For a while now I have been perusing websites looking for ‘storage solutions’. Anyone who knows me well enough not to trigger a major deep clean before a visit to my house will know that my hubby and me are bohemian at best when it comes to cleaning and keeping on top of the mess that is generated by having two children under the age of seven in the house.
I went through a stage of just binning all their art work, when they were in bed, without even glancing at it but now I cannot do that – I take notice of what they do and then feel I cannot bin it so easily. My son’s small box room is full to bursting with junk modelling projects (I do eventually throw them out but it takes a while before they fall from favour). For the art work I have bought them display folders in which to keep the art work they like with the threat of it’s not in the folder it goes in the recycling and let them sort their own mess out (theoretically at least).
But still the stuff keeps growing. And so I find myself shopping for storage solutions when I chanced upon an inspiring article about decluttering. We’ve all heard of it but when I read this article I was struck by how much stuff I have held onto over the years. Like many generation renters I have done so many moves over the years (a quick count on my fingers and I calculated it’s been about 16 different abodes since graduation and several international moves to boot) and much of this stuff has travelled with me.
The article on decluttering made me think about my books, much treasured some of them but also lots of never-to-be-read-again titles, why not give them to Oxfam so someone else can enjoy them for a quid rather than have them sitting there gathering dust. So I’ve decided to have a massive declutter, when I get time, which might not be any time soon (I borrowed my mum’s shredder about two months ago and still haven’t shredded anything as yet, she now of course wants it back and it seems to sit there accusing me of total slackerdom!)

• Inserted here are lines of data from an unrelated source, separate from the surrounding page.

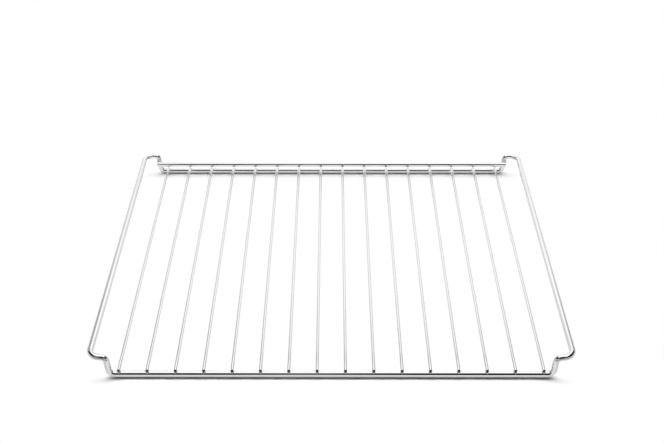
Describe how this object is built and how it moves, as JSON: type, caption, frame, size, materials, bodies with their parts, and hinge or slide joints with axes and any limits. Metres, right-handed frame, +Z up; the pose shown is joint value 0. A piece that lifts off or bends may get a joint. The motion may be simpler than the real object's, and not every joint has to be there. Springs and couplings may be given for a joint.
{
  "type": "oven rack",
  "caption": "Flat chrome wire shelf for an oven, with raised side rails that slide on runners, a straight grid and a stop wire at the back.",
  "frame": {"origin": "on the floor, below the middle of the rack's outline", "axes": "+X to the right along the front rail, +Y from the front rail to the rear rail with the stop wire, +Z up"},
  "size_m": [0.446, 0.364, 0.026],
  "materials": {
    "frame_wire": "bright nickel-chrome plating on drawn steel wire",
    "cross_wire": "bright nickel-chrome plating on drawn steel wire",
    "stop_wire": "bright nickel-chrome plating on drawn steel wire"
  },
  "bodies": {
    "root": {"outer_frame": "frame_wire", "cross_wire_01": "cross_wire", "cross_wire_02": "cross_wire", "cross_wire_03": "cross_wire", "cross_wire_04": "cross_wire", "cross_wire_05": "cross_wire", "cross_wire_06": "cross_wire", "cross_wire_07": "cross_wire", "cross_wire_08": "cross_wire", "cross_wire_09": "cross_wire", "cross_wire_10": "cross_wire", "cross_wire_11": "cross_wire", "cross_wire_12": "cross_wire", "cross_wire_13": "cross_wire", "cross_wire_14": "cross_wire", "cross_wire_15": "cross_wire", "cross_wire_16": "cross_wire", "back_stop_wire": "stop_wire"}
  },
  "joints": []
}
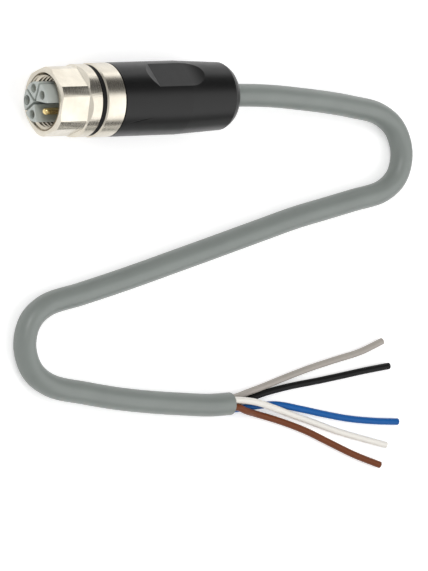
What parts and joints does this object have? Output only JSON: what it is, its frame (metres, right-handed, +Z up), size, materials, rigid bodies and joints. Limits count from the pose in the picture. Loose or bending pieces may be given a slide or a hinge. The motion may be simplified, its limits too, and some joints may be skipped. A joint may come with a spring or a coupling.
{
  "type": "circular connector plug",
  "caption": "Round M12 female sensor connector with hexagonal screw collar, moulded grip, round cable and stripped colour cores.",
  "frame": {"origin": "centre of the bottom of the connector's own box, without cable and cores", "axes": "+X from the mating face along the axis to the cable exit; +Z up"},
  "size_m": [0.1095, 0.0914, 0.016],
  "materials": {
    "grip_body": "fine matt moulded",
    "shield_sleeve": "nickel plated, turned",
    "coupling_nut": "nickel plated, turned and milled",
    "lock_ring": "matt",
    "contact_carrier": "satin moulded",
    "face_seal": "matt",
    "contact_metal": "gold plated",
    "inner_mould": "matt moulded",
    "cable_sheath": "satin extruded",
    "brown_core": "satin extruded",
    "white_core": "satin extruded",
    "blue_core": "satin extruded",
    "black_core": "satin extruded",
    "grey_core": "satin extruded"
  },
  "bodies": {
    "body": {"grip_body": "grip_body", "shield_sleeve": "shield_sleeve", "lock_ring": "lock_ring", "contact_carrier": "contact_carrier", "face_seal": "face_seal", "pin_contact": "contact_metal", "socket_contact_1": "contact_metal", "socket_contact_2": "contact_metal", "socket_contact_3": "contact_metal", "socket_contact_4": "contact_metal", "inner_mould": "inner_mould", "cable_sheath": "cable_sheath", "brown_wire": "brown_core", "white_wire": "white_core", "blue_wire": "blue_core", "black_wire": "black_core", "grey_wire": "grey_core"},
    "nut": {"coupling_nut": "coupling_nut"}
  },
  "joints": [
    {"name": "nut_turn", "type": "hinge", "parent": "body", "child": "nut", "pos_m": [-0.0138, 0, 0.008], "axis": [1, 0, 0], "continuous": true}
  ]
}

I’ve started taking notice of my books for the first time since I unpacked them 3 years ago (my last move when we left generation rent and became mortgaged instead) and found myself wondering why I had held onto Memoirs of a Geisha for all these years – a book I read while living in Japan, it’s hardly a masterpiece or something I wish to revisit. I also noticed I had 2 copies of The Great Gatsby, one I sourced recently when my book group read it, the other has been with me for years but I have so many books I forgot I had it.
What could be a clearer example of rampant consumerism than having so many books you don’t even know what your own collection contains? Some of the books I’ve never even read, some I’ve read and will never read again. I’m not proposing to get rid of all of them but my aim is to halve my book collection sometime soon and donate those I know I will never read again to Oxfam and then hopefully I won’t need to shop for even more storage solutions!
Today’s total practice time: 20 minutes sitting and movement.
Even with the best of intentions it can be a challenge to stay mindful during the school holidays and especially during the consumer binge session that Christmas can so frequently become. We see old friends and family which can trigger off old behaviour patterns, if we have kids they are house-bound, wired and going stir crazy and there will be alcohol, often lots of it.
So how do we stay with our intentions to continue our daily mindfulness practice during winterval?
Firstly remember that daily practice means 6 days out of 7 so you can allow a day or two to slip by in the next week and not be too concerned. Saying that I have found that when you take all of the above into consideration maintaining even a very parred back daily practice over Christmas can be extremely helpful.
Here are 6 ways to stay present and mindful during the festive season:
- Make tea! Practice loving kindness by offering to make a cup of tea for your relatives before they head into alcohol fueled oblivion. This works on so many levels, you are being kind, you are offering something other than alcohol and perhaps sobering up a few older sherry soaked relies along the way. And best of all use the the time it takes for the kettle to boil to shut the kitchen door and do a 3 minute breathing space: acknowledge, gather and expand awareness as that kettle boils!
- Go for a walk! Going for a post-Christmas dinner walk works wonders for clearing the mind and lifting the spirits while having a welcome sobering quality. If you can’t persuade anyone to go with you just excuse yourself for 10 minutes and walk round the block, bring awareness to your feet, the fresh air and the (probably) snow free vistas.
- Start and end each day with a brief breath meditation. On waking sit yourself up on the edge of your bed and just focus on the breath. Notice how the mind will wander and remind you of the 50 things you need to do. Notice how it feels to bring yourself back to the breath and the body, sitting on the bed, breathing.
- Practise loving kindness. If you are spending Christmas with relatives or old friends see if you can practise loving kindness by hugging each of them in turn and asking them how they are. OK so some of them will invariably forget to ask you back but for one day at least try letting it go and see how that feels.
- Wash up mindfully! When the feasting has finished and the pots need to be cleaned see if it’s possible to turn mindful attention to washing up. Notice the soap bubbles on the plates, the feel of the water, any emotions and thoughts? Make a small dent in the mountain of dirty dishes before gently passing on the washing up baton for someone else to enjoy.
- Have a digital detox! Switch off your gadgets for at least one day and just be, whether on your own or with family or friends. Notice how it feels and be aware of any resistance that arises from the driven-doing mode of mind.
This list is by no means exhaustive but so far these have proved helpful – good luck, stay mindful and thanks for the follow in 2015.
Wishing you all a mindful Christmas and a peaceful new year.